---- Dataset section

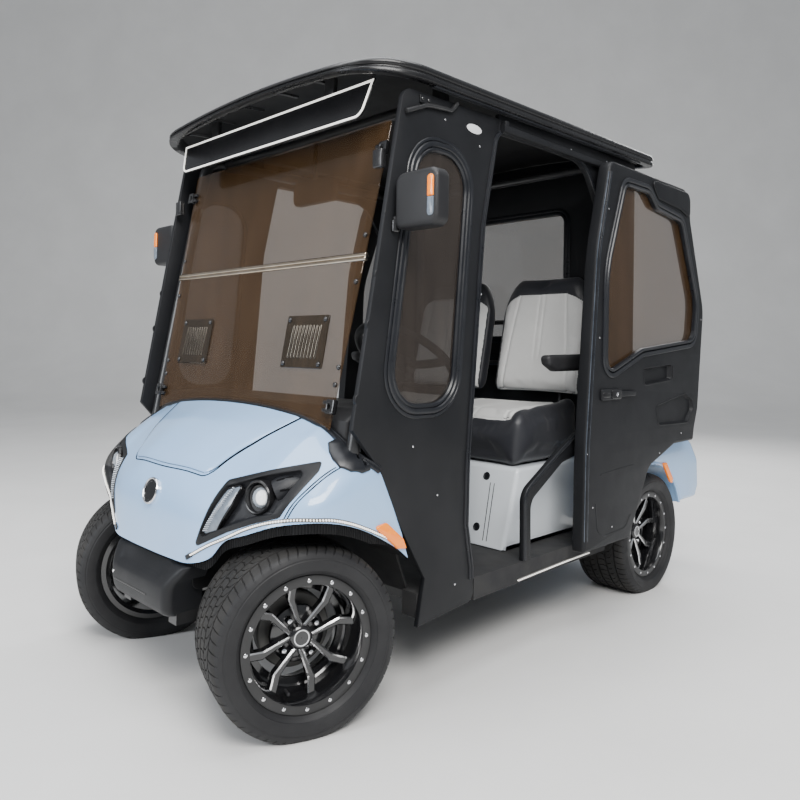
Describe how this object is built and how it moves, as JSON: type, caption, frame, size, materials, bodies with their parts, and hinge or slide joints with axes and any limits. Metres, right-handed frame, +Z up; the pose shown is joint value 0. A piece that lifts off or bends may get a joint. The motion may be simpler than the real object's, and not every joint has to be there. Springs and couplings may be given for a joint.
{
  "type": "golf cart with hard cab",
  "caption": "Low two-seat utility car with a hard cab, sliding side doors, arched roof and wide tyres on deep rims.",
  "frame": {"origin": "on the ground, under the middle of the whole cart", "axes": "+Z up, front of the cart towards -Y, driver's side towards +X"},
  "size_m": [1.428, 2.4005, 1.7619],
  "materials": {
    "body_paint": "gloss pale blue-white",
    "cab_black": "grained black moulding",
    "roof_black": "satin black",
    "visor_black": "dark with white edge",
    "frame_black": "satin powder coat",
    "dash_black": "matt",
    "mirror_black": "matt",
    "tinted_glass": "bronze tint",
    "headlight": "black bezel, clear lamp",
    "amber_lens": "amber lens",
    "red_lens": "red lens",
    "bright_metal": "polished",
    "drive_metal": "painted casting",
    "seat_vinyl": "light centre, black sides",
    "arm_foam": "soft grained",
    "rim_black": "gloss black with machined edges",
    "tyre": "matt rubber"
  },
  "bodies": {
    "cart": {"chassis_frame": "frame_black", "floor_pan": "cab_black", "front_cowl": "body_paint", "hood_panel": "body_paint", "headlights": "headlight", "marker_lamps": "amber_lens", "front_bumper": "cab_black", "windshield": "tinted_glass", "windshield_fittings": "bright_metal", "pillar_frame": "frame_black", "side_panel_left": "cab_black", "side_panel_right": "cab_black", "side_windows": "tinted_glass", "door_frames": "cab_black", "roof": "roof_black", "visor": "visor_black", "rear_panel": "cab_black", "rear_window": "tinted_glass", "seat_base": "body_paint", "seat_backs": "seat_vinyl", "seat_frame": "frame_black", "arm_rests": "arm_foam", "dashboard": "dash_black", "pedals": "frame_black", "rear_body": "body_paint", "rear_bumper": "frame_black", "tail_lamps": "red_lens", "rear_drive": "drive_metal", "front_axle": "frame_black", "mirrors": "mirror_black"},
    "steer_left": {"knuckle_left": "drive_metal"},
    "steer_right": {"knuckle_right": "drive_metal"},
    "tie_rod": {"tie_rod": "drive_metal"},
    "wheel_front_left": {"tyre_front_left": "tyre", "rim_front_left": "rim_black"},
    "wheel_front_right": {"tyre_front_right": "tyre", "rim_front_right": "rim_black"},
    "wheel_rear_left": {"tyre_rear_left": "tyre", "rim_rear_left": "rim_black"},
    "wheel_rear_right": {"tyre_rear_right": "tyre", "rim_rear_right": "rim_black"},
    "door_left": {"door_left": "cab_black", "door_window_left": "tinted_glass"},
    "door_right": {"door_right": "cab_black", "door_window_right": "tinted_glass"},
    "seat_lid": {"seat_cushion": "seat_vinyl"},
    "steering_wheel": {"steering_wheel": "arm_foam"}
  },
  "joints": [
    {"name": "steer_left", "type": "hinge", "parent": "cart", "child": "steer_left", "pos_m": [0.368, -0.947, 0.2385], "axis": [0, 0, 1], "range_deg": [-11.5, 48.5]},
    {"name": "steer_right", "type": "hinge", "parent": "cart", "child": "steer_right", "pos_m": [-0.368, -0.947, 0.2385], "axis": [0, 0, 1], "range_deg": [-11.5, 48.5]},
    {"name": "tie_rod", "type": "slide", "parent": "cart", "child": "tie_rod", "axis": [-1, 0, 0], "range_m": [-0.01555, 0.06399]},
    {"name": "steering_wheel", "type": "hinge", "parent": "cart", "child": "steering_wheel", "pos_m": [0.235, -0.395, 0.925], "axis": [0, 0.6157, 0.788], "range_deg": [-138, 582]},
    {"name": "wheel_front_left", "type": "hinge", "parent": "steer_left", "child": "wheel_front_left", "pos_m": [0.41068, -0.96128, 0.2385], "axis": [0.9483, -0.3173, 0], "continuous": true},
    {"name": "wheel_front_right", "type": "hinge", "parent": "steer_right", "child": "wheel_front_right", "pos_m": [-0.40998, -0.9308, 0.2385], "axis": [-0.933, 0.36, 0], "continuous": true},
    {"name": "wheel_rear_left", "type": "hinge", "parent": "cart", "child": "wheel_rear_left", "pos_m": [0.4558, 0.693, 0.2385], "axis": [1, 0, 0], "continuous": true},
    {"name": "wheel_rear_right", "type": "hinge", "parent": "cart", "child": "wheel_rear_right", "pos_m": [-0.4558, 0.693, 0.2385], "axis": [-1, 0, 0], "continuous": true},
    {"name": "door_left_slide", "type": "slide", "parent": "cart", "child": "door_left", "axis": [0, -1, 0], "range_m": [0, 0.5]},
    {"name": "door_right_slide", "type": "slide", "parent": "cart", "child": "door_right", "axis": [0, -1, 0], "range_m": [0, 0.5]},
    {"name": "seat_tip", "type": "hinge", "parent": "cart", "child": "seat_lid", "pos_m": [0, -0.072, 0.5653], "axis": [1, 0, 0], "range_deg": [0, 50]}
  ],
  "couplings": [
    {"joint": "steer_right", "follows": "steer_left", "ratio": 1},
    {"joint": "tie_rod", "follows": "steer_left", "m_per_rad": 0.075},
    {"joint": "steering_wheel", "follows": "steer_left", "ratio": 12}
  ]
}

--------

__What the task asks__: Output the full listing exactly as it stands.

__Task solution__:
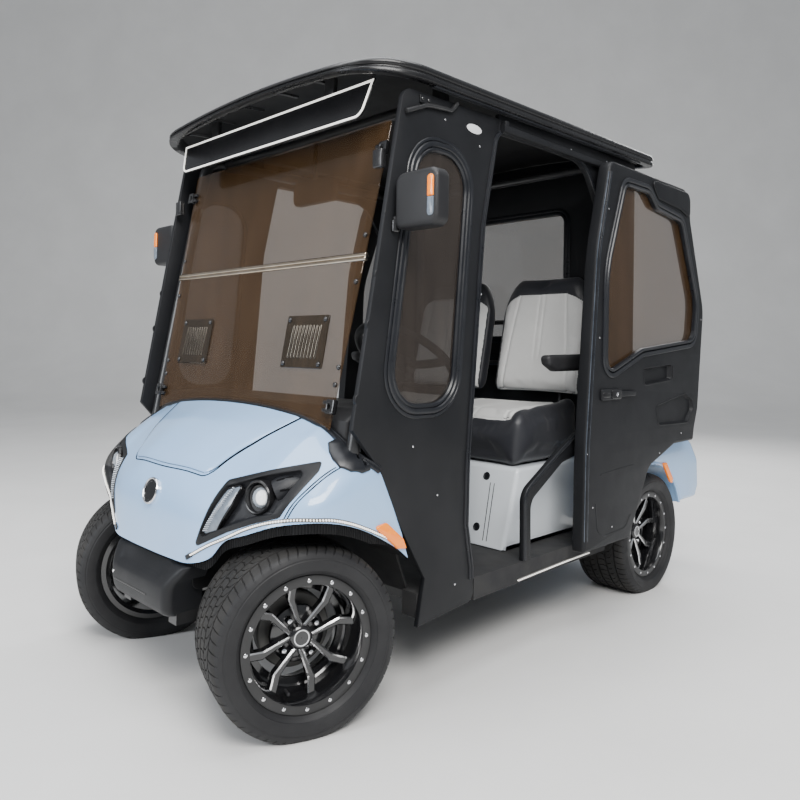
Describe how this object is built and how it moves, as JSON: type, caption, frame, size, materials, bodies with their parts, and hinge or slide joints with axes and any limits. Metres, right-handed frame, +Z up; the pose shown is joint value 0. A piece that lifts off or bends may get a joint. The motion may be simpler than the real object's, and not every joint has to be there. Springs and couplings may be given for a joint.
{
  "type": "golf cart with hard cab",
  "caption": "Low two-seat utility car with a hard cab, sliding side doors, arched roof and wide tyres on deep rims.",
  "frame": {"origin": "on the ground, under the middle of the whole cart", "axes": "+Z up, front of the cart towards -Y, driver's side towards +X"},
  "size_m": [1.428, 2.4005, 1.7619],
  "materials": {
    "body_paint": "gloss pale blue-white",
    "cab_black": "grained black moulding",
    "roof_black": "satin black",
    "visor_black": "dark with white edge",
    "frame_black": "satin powder coat",
    "dash_black": "matt",
    "mirror_black": "matt",
    "tinted_glass": "bronze tint",
    "headlight": "black bezel, clear lamp",
    "amber_lens": "amber lens",
    "red_lens": "red lens",
    "bright_metal": "polished",
    "drive_metal": "painted casting",
    "seat_vinyl": "light centre, black sides",
    "arm_foam": "soft grained",
    "rim_black": "gloss black with machined edges",
    "tyre": "matt rubber"
  },
  "bodies": {
    "cart": {"chassis_frame": "frame_black", "floor_pan": "cab_black", "front_cowl": "body_paint", "hood_panel": "body_paint", "headlights": "headlight", "marker_lamps": "amber_lens", "front_bumper": "cab_black", "windshield": "tinted_glass", "windshield_fittings": "bright_metal", "pillar_frame": "frame_black", "side_panel_left": "cab_black", "side_panel_right": "cab_black", "side_windows": "tinted_glass", "door_frames": "cab_black", "roof": "roof_black", "visor": "visor_black", "rear_panel": "cab_black", "rear_window": "tinted_glass", "seat_base": "body_paint", "seat_backs": "seat_vinyl", "seat_frame": "frame_black", "arm_rests": "arm_foam", "dashboard": "dash_black", "pedals": "frame_black", "rear_body": "body_paint", "rear_bumper": "frame_black", "tail_lamps": "red_lens", "rear_drive": "drive_metal", "front_axle": "frame_black", "mirrors": "mirror_black"},
    "steer_left": {"knuckle_left": "drive_metal"},
    "steer_right": {"knuckle_right": "drive_metal"},
    "tie_rod": {"tie_rod": "drive_metal"},
    "wheel_front_left": {"tyre_front_left": "tyre", "rim_front_left": "rim_black"},
    "wheel_front_right": {"tyre_front_right": "tyre", "rim_front_right": "rim_black"},
    "wheel_rear_left": {"tyre_rear_left": "tyre", "rim_rear_left": "rim_black"},
    "wheel_rear_right": {"tyre_rear_right": "tyre", "rim_rear_right": "rim_black"},
    "door_left": {"door_left": "cab_black", "door_window_left": "tinted_glass"},
    "door_right": {"door_right": "cab_black", "door_window_right": "tinted_glass"},
    "seat_lid": {"seat_cushion": "seat_vinyl"},
    "steering_wheel": {"steering_wheel": "arm_foam"}
  },
  "joints": [
    {"name": "steer_left", "type": "hinge", "parent": "cart", "child": "steer_left", "pos_m": [0.368, -0.947, 0.2385], "axis": [0, 0, 1], "range_deg": [-11.5, 48.5]},
    {"name": "steer_right", "type": "hinge", "parent": "cart", "child": "steer_right", "pos_m": [-0.368, -0.947, 0.2385], "axis": [0, 0, 1], "range_deg": [-11.5, 48.5]},
    {"name": "tie_rod", "type": "slide", "parent": "cart", "child": "tie_rod", "axis": [-1, 0, 0], "range_m": [-0.01555, 0.06399]},
    {"name": "steering_wheel", "type": "hinge", "parent": "cart", "child": "steering_wheel", "pos_m": [0.235, -0.395, 0.925], "axis": [0, 0.6157, 0.788], "range_deg": [-138, 582]},
    {"name": "wheel_front_left", "type": "hinge", "parent": "steer_left", "child": "wheel_front_left", "pos_m": [0.41068, -0.96128, 0.2385], "axis": [0.9483, -0.3173, 0], "continuous": true},
    {"name": "wheel_front_right", "type": "hinge", "parent": "steer_right", "child": "wheel_front_right", "pos_m": [-0.40998, -0.9308, 0.2385], "axis": [-0.933, 0.36, 0], "continuous": true},
    {"name": "wheel_rear_left", "type": "hinge", "parent": "cart", "child": "wheel_rear_left", "pos_m": [0.4558, 0.693, 0.2385], "axis": [1, 0, 0], "continuous": true},
    {"name": "wheel_rear_right", "type": "hinge", "parent": "cart", "child": "wheel_rear_right", "pos_m": [-0.4558, 0.693, 0.2385], "axis": [-1, 0, 0], "continuous": true},
    {"name": "door_left_slide", "type": "slide", "parent": "cart", "child": "door_left", "axis": [0, -1, 0], "range_m": [0, 0.5]},
    {"name": "door_right_slide", "type": "slide", "parent": "cart", "child": "door_right", "axis": [0, -1, 0], "range_m": [0, 0.5]},
    {"name": "seat_tip", "type": "hinge", "parent": "cart", "child": "seat_lid", "pos_m": [0, -0.072, 0.5653], "axis": [1, 0, 0], "range_deg": [0, 50]}
  ],
  "couplings": [
    {"joint": "steer_right", "follows": "steer_left", "ratio": 1},
    {"joint": "tie_rod", "follows": "steer_left", "m_per_rad": 0.075},
    {"joint": "steering_wheel", "follows": "steer_left", "ratio": 12}
  ]
}